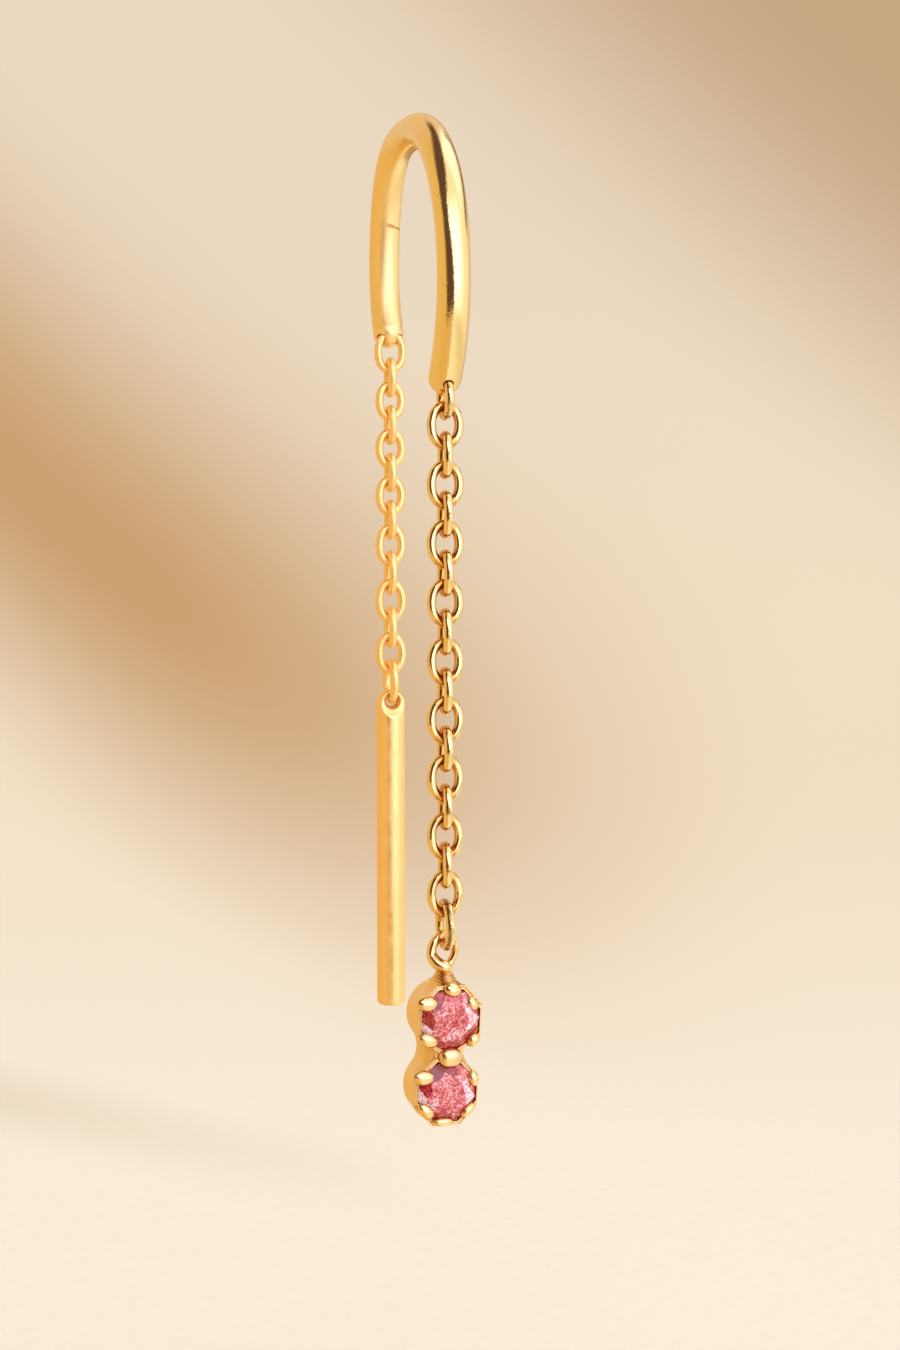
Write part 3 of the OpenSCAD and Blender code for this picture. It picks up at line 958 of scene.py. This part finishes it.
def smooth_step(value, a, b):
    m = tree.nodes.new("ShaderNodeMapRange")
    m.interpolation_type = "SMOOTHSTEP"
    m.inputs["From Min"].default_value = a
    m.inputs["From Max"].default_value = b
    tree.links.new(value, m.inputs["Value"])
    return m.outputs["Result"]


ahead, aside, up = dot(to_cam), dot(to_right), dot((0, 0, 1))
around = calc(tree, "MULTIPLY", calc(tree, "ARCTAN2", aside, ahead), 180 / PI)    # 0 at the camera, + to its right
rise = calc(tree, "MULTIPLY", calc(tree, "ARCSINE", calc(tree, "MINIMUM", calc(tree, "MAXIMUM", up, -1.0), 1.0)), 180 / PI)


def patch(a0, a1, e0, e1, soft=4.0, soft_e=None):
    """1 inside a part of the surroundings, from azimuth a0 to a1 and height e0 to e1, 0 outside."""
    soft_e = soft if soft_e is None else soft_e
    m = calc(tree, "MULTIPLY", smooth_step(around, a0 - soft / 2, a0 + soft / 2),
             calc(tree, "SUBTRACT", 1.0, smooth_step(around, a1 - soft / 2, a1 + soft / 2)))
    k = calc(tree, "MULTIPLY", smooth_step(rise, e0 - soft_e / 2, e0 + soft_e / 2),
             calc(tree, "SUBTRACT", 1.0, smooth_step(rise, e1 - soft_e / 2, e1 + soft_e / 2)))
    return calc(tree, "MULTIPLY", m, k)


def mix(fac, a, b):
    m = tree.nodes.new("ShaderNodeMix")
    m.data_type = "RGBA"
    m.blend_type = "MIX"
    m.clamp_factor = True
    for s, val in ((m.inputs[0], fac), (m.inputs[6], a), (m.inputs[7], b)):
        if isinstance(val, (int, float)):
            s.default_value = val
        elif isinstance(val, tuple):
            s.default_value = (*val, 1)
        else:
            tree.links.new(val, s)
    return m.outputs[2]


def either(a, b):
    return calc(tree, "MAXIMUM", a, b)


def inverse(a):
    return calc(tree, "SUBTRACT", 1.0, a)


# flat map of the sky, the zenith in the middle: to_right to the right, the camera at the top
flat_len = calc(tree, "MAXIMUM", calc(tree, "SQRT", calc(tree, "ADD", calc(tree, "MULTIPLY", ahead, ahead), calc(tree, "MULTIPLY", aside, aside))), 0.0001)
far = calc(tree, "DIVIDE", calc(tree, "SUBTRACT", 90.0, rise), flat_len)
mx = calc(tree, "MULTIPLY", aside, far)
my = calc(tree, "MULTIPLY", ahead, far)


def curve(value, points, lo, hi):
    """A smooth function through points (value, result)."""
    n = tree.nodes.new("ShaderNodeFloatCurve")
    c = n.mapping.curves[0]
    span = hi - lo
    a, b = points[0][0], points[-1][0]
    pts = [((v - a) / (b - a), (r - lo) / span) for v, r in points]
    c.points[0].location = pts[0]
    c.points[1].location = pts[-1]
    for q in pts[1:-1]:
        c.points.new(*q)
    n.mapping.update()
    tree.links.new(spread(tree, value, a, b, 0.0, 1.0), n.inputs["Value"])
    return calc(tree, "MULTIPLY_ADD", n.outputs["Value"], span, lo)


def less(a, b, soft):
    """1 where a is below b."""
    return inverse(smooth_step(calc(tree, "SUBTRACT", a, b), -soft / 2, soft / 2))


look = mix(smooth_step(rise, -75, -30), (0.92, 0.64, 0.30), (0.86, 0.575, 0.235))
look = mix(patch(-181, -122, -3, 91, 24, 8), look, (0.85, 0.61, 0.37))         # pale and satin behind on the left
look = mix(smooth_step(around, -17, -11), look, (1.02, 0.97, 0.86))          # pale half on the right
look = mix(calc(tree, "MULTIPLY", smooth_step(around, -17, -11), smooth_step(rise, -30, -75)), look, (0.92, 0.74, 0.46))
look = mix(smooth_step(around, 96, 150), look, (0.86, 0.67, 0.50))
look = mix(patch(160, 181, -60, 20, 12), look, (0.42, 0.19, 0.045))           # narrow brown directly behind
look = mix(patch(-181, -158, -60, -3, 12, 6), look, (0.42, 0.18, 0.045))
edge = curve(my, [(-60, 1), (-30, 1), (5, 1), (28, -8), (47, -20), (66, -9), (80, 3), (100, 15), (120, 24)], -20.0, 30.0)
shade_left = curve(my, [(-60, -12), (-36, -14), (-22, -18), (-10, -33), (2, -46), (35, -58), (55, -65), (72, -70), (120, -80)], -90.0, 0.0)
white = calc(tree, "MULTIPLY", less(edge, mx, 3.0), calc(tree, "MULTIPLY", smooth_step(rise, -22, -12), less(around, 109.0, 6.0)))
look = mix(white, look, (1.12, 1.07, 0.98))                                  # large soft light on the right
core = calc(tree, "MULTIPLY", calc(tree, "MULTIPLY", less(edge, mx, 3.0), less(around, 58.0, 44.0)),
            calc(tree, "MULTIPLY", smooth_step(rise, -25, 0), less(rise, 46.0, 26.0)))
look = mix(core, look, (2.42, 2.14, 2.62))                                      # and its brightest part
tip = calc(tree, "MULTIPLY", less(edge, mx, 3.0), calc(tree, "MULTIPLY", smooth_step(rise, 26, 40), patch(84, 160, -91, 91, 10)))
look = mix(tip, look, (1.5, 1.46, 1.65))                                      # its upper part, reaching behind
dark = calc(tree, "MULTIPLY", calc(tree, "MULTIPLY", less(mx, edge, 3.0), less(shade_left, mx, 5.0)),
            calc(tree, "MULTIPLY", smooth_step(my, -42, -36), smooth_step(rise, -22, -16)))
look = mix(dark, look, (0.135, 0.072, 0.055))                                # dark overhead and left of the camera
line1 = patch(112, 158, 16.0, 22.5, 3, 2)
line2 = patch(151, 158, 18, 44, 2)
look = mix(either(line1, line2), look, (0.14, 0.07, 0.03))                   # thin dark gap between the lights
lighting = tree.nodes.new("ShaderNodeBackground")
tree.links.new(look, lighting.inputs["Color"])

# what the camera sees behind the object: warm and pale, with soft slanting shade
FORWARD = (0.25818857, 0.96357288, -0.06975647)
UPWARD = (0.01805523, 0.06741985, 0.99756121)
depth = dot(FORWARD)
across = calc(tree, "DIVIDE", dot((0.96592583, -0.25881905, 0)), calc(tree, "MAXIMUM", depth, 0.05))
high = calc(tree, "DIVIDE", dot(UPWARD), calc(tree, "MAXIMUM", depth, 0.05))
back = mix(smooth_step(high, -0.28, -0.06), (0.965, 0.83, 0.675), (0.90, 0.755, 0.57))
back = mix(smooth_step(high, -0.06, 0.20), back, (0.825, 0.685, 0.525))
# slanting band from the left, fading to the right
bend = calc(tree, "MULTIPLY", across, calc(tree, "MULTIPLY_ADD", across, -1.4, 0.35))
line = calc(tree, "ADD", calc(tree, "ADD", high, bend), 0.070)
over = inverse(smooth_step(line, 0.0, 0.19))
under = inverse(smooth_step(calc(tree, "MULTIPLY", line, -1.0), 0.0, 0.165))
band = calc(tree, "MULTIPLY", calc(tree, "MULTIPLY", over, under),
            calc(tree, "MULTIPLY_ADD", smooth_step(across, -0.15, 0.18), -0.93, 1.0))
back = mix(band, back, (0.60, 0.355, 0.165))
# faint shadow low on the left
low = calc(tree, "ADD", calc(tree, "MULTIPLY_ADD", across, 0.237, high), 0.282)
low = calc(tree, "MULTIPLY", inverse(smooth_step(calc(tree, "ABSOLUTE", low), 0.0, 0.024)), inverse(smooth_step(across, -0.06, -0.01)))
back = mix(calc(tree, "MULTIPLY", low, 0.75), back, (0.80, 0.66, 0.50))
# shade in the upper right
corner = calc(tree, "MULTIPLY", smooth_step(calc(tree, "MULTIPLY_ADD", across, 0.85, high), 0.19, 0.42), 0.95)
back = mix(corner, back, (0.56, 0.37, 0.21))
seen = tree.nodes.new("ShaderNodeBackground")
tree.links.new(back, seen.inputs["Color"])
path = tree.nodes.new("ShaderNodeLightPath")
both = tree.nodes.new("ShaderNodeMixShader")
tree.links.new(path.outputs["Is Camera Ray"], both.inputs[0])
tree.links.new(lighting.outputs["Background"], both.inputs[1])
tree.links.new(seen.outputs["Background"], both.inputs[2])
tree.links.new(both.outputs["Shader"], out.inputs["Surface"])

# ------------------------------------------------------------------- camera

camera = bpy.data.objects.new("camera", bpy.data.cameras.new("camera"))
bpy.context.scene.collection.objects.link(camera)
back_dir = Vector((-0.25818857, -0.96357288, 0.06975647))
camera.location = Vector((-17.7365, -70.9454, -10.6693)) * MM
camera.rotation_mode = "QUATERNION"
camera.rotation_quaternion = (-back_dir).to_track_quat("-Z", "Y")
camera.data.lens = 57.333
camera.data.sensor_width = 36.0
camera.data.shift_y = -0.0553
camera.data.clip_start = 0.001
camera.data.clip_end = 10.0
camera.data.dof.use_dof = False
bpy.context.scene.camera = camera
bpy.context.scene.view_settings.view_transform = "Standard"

_Prompt_
Pick out all lines from the data above in which the word "scene" appears.

_The output_
Write part 3 of the OpenSCAD and Blender code for this picture. It picks up at line 958 of scene.py. This part finishes it.
bpy.context.scene.collection.objects.link(camera)
bpy.context.scene.camera = camera
bpy.context.scene.view_settings.view_transform = "Standard"